WHAT TO PRODUCE » Would you quote the material below from its first line through the line containing "const SPUR_RADIUS = [1.1, 0.7];", exactly and with both ends included?

SOURCE EXCERPT »
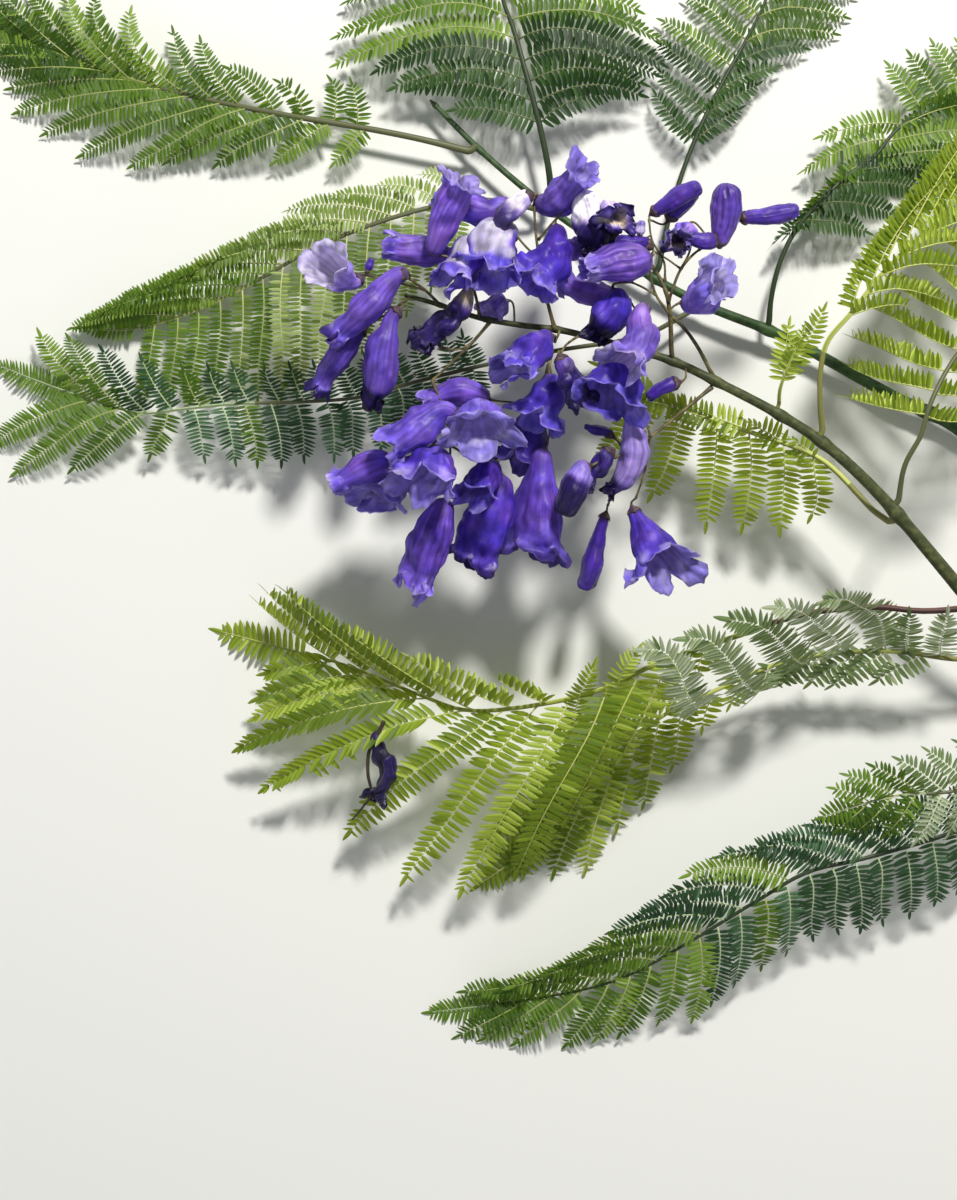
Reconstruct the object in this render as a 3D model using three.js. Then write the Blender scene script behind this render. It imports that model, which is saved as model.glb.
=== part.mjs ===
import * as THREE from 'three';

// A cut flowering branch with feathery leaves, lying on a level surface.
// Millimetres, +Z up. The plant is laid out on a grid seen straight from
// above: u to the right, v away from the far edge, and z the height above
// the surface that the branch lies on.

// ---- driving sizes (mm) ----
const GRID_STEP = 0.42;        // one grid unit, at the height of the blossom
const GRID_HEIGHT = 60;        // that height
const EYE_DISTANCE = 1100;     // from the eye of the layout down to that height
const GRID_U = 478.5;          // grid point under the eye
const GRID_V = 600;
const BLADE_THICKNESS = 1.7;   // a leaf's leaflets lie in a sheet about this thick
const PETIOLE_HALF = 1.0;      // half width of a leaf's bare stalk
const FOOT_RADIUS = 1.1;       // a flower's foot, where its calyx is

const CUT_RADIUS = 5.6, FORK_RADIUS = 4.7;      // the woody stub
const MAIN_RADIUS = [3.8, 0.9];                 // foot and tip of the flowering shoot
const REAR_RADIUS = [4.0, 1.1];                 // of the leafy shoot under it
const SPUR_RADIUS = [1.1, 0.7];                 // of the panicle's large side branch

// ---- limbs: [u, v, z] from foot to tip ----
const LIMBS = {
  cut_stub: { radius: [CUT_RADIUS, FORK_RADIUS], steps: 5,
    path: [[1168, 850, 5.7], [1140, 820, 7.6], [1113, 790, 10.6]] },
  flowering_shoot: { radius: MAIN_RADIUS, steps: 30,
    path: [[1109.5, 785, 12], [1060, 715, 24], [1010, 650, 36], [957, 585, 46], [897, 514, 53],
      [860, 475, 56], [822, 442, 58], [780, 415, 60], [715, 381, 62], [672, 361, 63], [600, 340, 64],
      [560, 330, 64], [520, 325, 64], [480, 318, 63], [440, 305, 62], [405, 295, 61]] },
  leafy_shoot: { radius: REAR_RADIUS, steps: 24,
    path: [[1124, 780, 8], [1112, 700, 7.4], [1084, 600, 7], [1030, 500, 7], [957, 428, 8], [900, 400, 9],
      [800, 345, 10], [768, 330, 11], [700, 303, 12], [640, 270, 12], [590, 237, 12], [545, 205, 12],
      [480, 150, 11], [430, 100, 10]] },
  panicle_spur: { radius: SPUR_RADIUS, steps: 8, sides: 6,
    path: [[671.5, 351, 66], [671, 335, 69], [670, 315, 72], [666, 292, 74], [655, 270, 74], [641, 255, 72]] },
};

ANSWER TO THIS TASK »
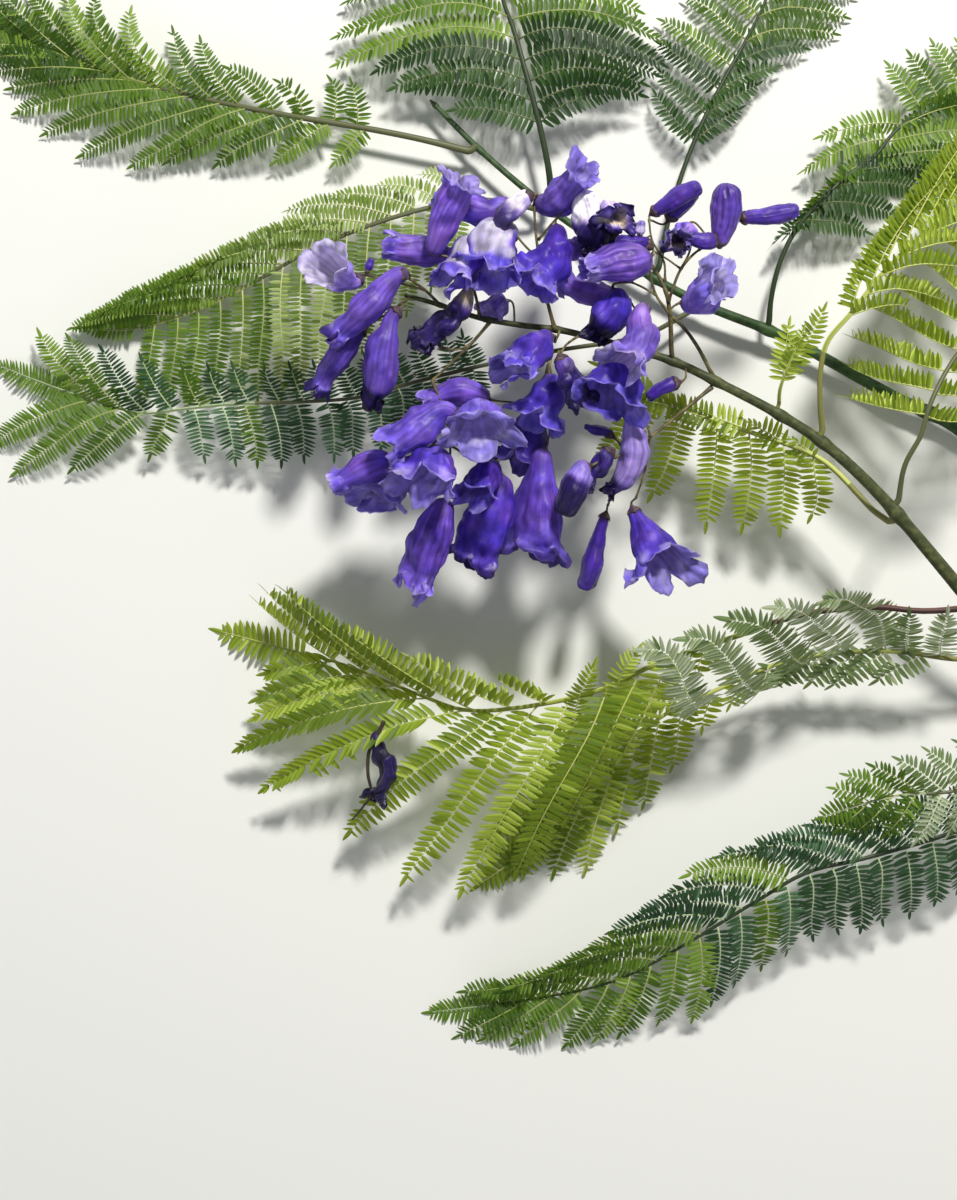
Reconstruct the object in this render as a 3D model using three.js. Then write the Blender scene script behind this render. It imports that model, which is saved as model.glb.
=== part.mjs ===
import * as THREE from 'three';

// A cut flowering branch with feathery leaves, lying on a level surface.
// Millimetres, +Z up. The plant is laid out on a grid seen straight from
// above: u to the right, v away from the far edge, and z the height above
// the surface that the branch lies on.

// ---- driving sizes (mm) ----
const GRID_STEP = 0.42;        // one grid unit, at the height of the blossom
const GRID_HEIGHT = 60;        // that height
const EYE_DISTANCE = 1100;     // from the eye of the layout down to that height
const GRID_U = 478.5;          // grid point under the eye
const GRID_V = 600;
const BLADE_THICKNESS = 1.7;   // a leaf's leaflets lie in a sheet about this thick
const PETIOLE_HALF = 1.0;      // half width of a leaf's bare stalk
const FOOT_RADIUS = 1.1;       // a flower's foot, where its calyx is

const CUT_RADIUS = 5.6, FORK_RADIUS = 4.7;      // the woody stub
const MAIN_RADIUS = [3.8, 0.9];                 // foot and tip of the flowering shoot
const REAR_RADIUS = [4.0, 1.1];                 // of the leafy shoot under it
const SPUR_RADIUS = [1.1, 0.7];                 // of the panicle's large side branch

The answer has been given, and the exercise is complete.